As I was elbow-deep in this labor, I listened to the mix CD. And somehow, for the very first time, I noticed that the name of that catchy Weezer song I had insisted on including was “Dope Nose.” All of a sudden, those lyrics I’d never really noticed before—“For the times that you wanna go and / Bust rhymes real slow / I’ll appear, slap you on the face, and / Enjoy the show”—made a hell of a lot more sense. Honestly, my clueless self just loved the irrepressible hook of the song (and so did my offspring, who had heard it 100 times), and I hadn’t paid close enough attention to its possible meaning for its inclusion on a kids’ birthday CD. I could only imagine the dropped jaws of 60 other parents, some of whom I didn’t know very well, as they spied the track list and noticed my secret subliminal message to get their kids to try weed. Why couldn’t I have just gone with something easy like “Buddy Holly” or “Island In The Sun”?

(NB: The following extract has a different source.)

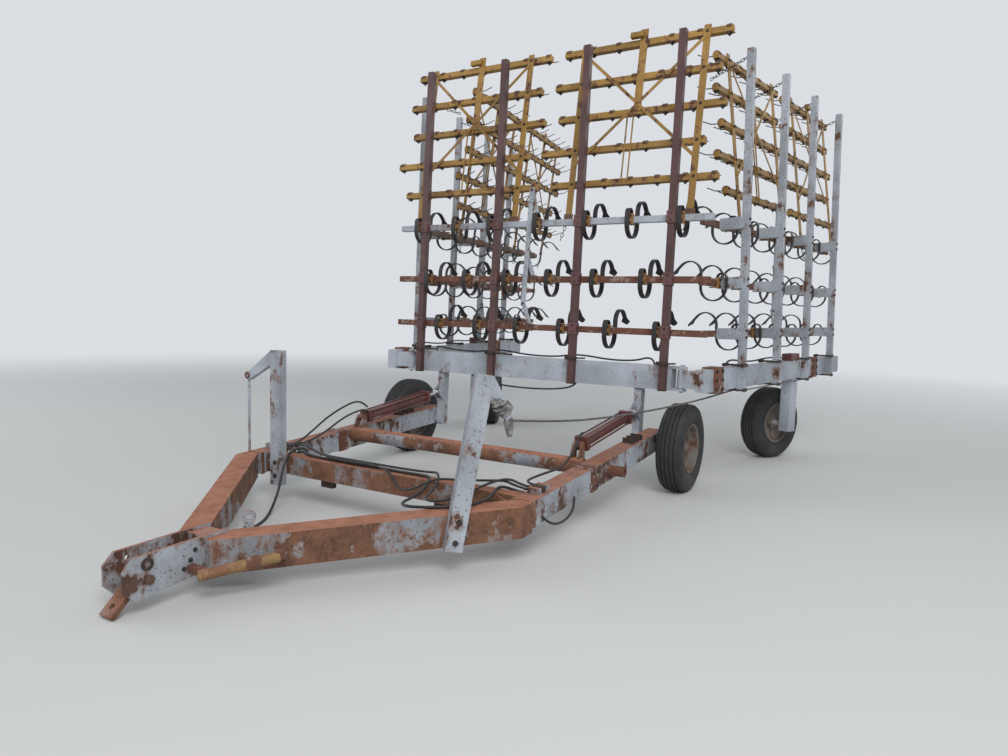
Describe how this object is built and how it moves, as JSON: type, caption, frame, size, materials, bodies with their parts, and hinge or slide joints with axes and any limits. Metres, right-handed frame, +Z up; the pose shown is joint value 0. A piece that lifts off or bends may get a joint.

I ran downstairs to give my husband the bad news: “Hey, guess what? You have to re-burn all the CDs!”
He sputtered, “What in the hell?”
“You have to!” I pleaded, desperate after 20 straight hours of cake-pop preparation. “Because right now, we’re just the parents who are promoting drugs and don’t have enough cake!”
Because he is the best husband and father in the world, the discs were updated without the potentially problematic song. The CDs and cake pops were a huge hit. The party went off without a hitch, give or take 30 sugar rushes. And despite all our efforts, given the option, today my children will pick Taylor Swift over The Pixies every single time.